UK Minister Warns Iran Conflict Could Keep Food & Energy Prices Elevated 8+ Months
Darren Jones, Chief Secretary to the Prime Minister, has warned that a military conflict involving Iran could drive food and energy prices sharply higher — and keep them there for more than eight months after hostilities end. Officials are actively reviewing supply chain contingency plans and monitoring stock levels. The warning signals that governments are treating an Iran conflict scenario as a live planning assumption, not a remote tail risk.

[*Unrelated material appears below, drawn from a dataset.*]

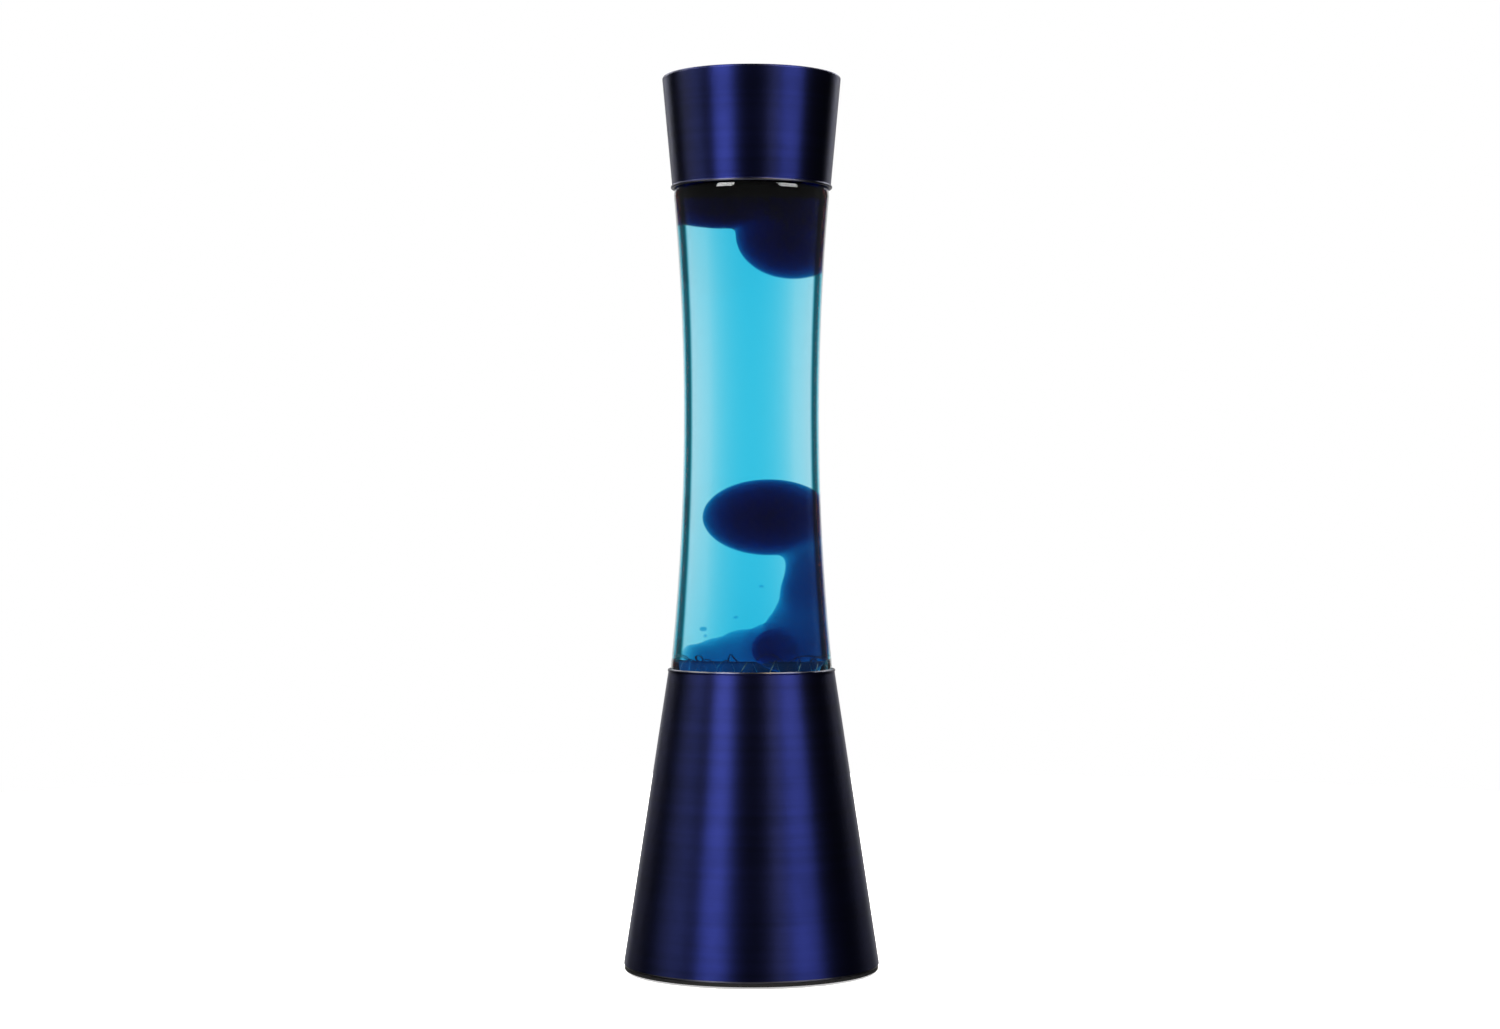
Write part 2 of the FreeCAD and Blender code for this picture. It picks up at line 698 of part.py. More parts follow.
def wax_beads(grow=0.0):
    """Small loose drops of wax above the mound."""
    beads = (
        ((-17.5, -12, 152.6), 1.2),
        ((-17.0, -13, 149.6), 0.7),
        ((-5.5, -4, 157.6), 0.8),
        ((3, 11, 171.0), 0.9),
    )
    return [grown_ball(centre, radius, grow) for centre, radius in beads]


def coil_ring(grow=0.0):
    """Outer shape of the wire coil that lies in a ring on the globe's floor."""
    return Part.makeTorus(COIL_RING_R, COIL_R + grow, at(0, 0, COIL_Z))


def liquid():
    """Everything inside the glass that is not wax or coil, up to the wax under the shoulder."""
    rest = cavity(GAP, 345)
    for piece in [wax_upper(GAP), wax_lower(GAP), coil_ring(GAP)] + wax_beads(GAP):
        rest = rest.cut(piece)
    return max(rest.Solids, key=lambda s: s.Volume)


# ---------------------------------------------------------------- cap
def cap_r(z):
    """Outer radius of the cap at a height."""
    share = (z - CAP_BOTTOM_Z) / (TOTAL_HEIGHT - CAP_BOTTOM_Z)
    return CAP_BOTTOM_R + share * (CAP_TOP_R - CAP_BOTTOM_R)


def cap_shell():
    """Spun cup, closed on top, with a rolled bead at its mouth."""
    inner_top = TOTAL_HEIGHT - SHEET
    cup = turned(
        (0, TOTAL_HEIGHT),
        (0, inner_top),
        (cap_r(inner_top) - SHEET, inner_top),
        (CAP_BOTTOM_R - SHEET, CAP_BOTTOM_Z),
        (CAP_BOTTOM_R, CAP_BOTTOM_Z),
        (CAP_TOP_R, TOTAL_HEIGHT),
    )
    cup = rounded(cup, CAP_EDGE_R, CAP_TOP_R, TOTAL_HEIGHT)
    cup = rounded(cup, CAP_EDGE_R - SHEET, cap_r(inner_top) - SHEET, inner_top)
    bead = Part.makeTorus(CAP_BOTTOM_R, BEAD_R, at(0, 0, CAP_BOTTOM_Z + 0.3))
    return cup.fuse(bead)


def cap_collar():
    """Foam ring glued in the cap, whose underside rests on the globe's shoulder."""
    inner_r = 24.0
    outer_z = SHOULDER_Z + 1.6
    outer_r = cap_r(outer_z) - SHEET - GAP
    top = SHOULDER_Z + 11.0
    shoulder_r = globe_r(SHOULDER_Z)

    def rest_z(radius):
        return SHOULDER_Z + (shoulder_r - radius) * SHOULDER_SLOPE + MOVING_GAP + 0.1

    return turned(
        (inner_r, top),
        (inner_r, rest_z(inner_r)),
        (outer_r, rest_z(outer_r) + 0.4),
        (cap_r(top) - SHEET - GAP, top),
    )


# ---------------------------------------------------------------- write the parts
PARTS = {
    "base_cone": base_cone,
    "globe_seat": globe_seat,
    "seat_gasket": seat_gasket,
    "bottom_cover": bottom_cover,
    "rubber_feet": rubber_feet,
    "cover_screws": cover_screws,
    "lamp_bracket": lamp_bracket,
    "bracket_screws": bracket_screws,
    "bracket_nuts": bracket_nuts,
    "nipple": nipple,
    "nipple_nut": nipple_nut,
    "lampholder_body": lampholder_body,
    "lampholder_shell": lampholder_shell,
    "lampholder_contact": lampholder_contact,
    "lampholder_terminals": lampholder_terminals,
    "cord_grommet": cord_grommet,
    "cord_clamp": cord_clamp,
    "clamp_screws": clamp_screws,
    "terminal_block": terminal_block,
    "terminal_screws": terminal_screws,
    "lead_live": lambda: lead(1),
    "lead_neutral": lambda: lead(-1),
    "bulb_contact": bulb_contact,
    "bulb_insulator": bulb_insulator,
    "bulb_cap": bulb_cap,
    "bulb_envelope": bulb_envelope,
    "bulb_reflector": bulb_reflector,
    "bulb_stem": bulb_stem,
    "filament_supports": filament_supports,
    "bulb_filament": bulb_filament,
    "globe_glass": globe_glass,
    "crown_cap": crown_cap,
    "crown_liner": crown_liner,
    "liquid": liquid,
    "wax_upper": wax_upper,
    "wax_lower": wax_lower,
    "wax_beads": wax_beads,
    "wax_coil": coil_ring,
    "cap_shell": cap_shell,
    "cap_collar": cap_collar,
}


def write_parts():
    os.makedirs("parts", exist_ok=True)
    for name, make in PARTS.items():
        shape = make()
        solids = shape if isinstance(shape, list) else shape.Solids
        shape = solids[0] if len(solids) == 1 else Part.makeCompound(solids)
        print(name, len(solids), "solid(s)", round(shape.Volume, 1), "mm3",
              "valid" if shape.isValid() else "NOT VALID")
        shape.exportStep(f"parts/{name}.step")


write_parts()
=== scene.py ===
# %% [markdown]
# # A liquid motion lamp
#
# The lamp is a flared base of turned aluminium, a waisted glass globe that holds turquoise liquid and
# dark blue wax, and a matching cap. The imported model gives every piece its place. Most metal and plastic
# pieces are shown as they are, with better finishes. The glass, the liquid, the wax and the wire coils
# are modelled again, because they need smooth, clean surfaces for light to pass through.

# %% Load the frame
import math

import bmesh
import bpy
import numpy as np
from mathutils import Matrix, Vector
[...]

Prolonged inflation in food and energy is a direct hit to consumer spending power and corporate margins, particularly for retailers, food producers, and energy-intensive manufacturers. Bond markets would face pressure if inflation expectations re-anchor higher, pushing yields up and dragging on equity valuations — especially in rate-sensitive sectors like real estate and growth stocks. Commodity-linked assets, particularly oil and natural gas, would likely benefit in such a scenario.
Ongoing: Strait of Hormuz shipping traffic and tanker insurance rates as real-time conflict risk indicators. Next UK CPI release (expected mid-July 2025): will show whether current inflation is already trending toward this scenario. Any escalation in Iran-related geopolitical news: watch for OPEC+ emergency statements or US/UK naval deployments.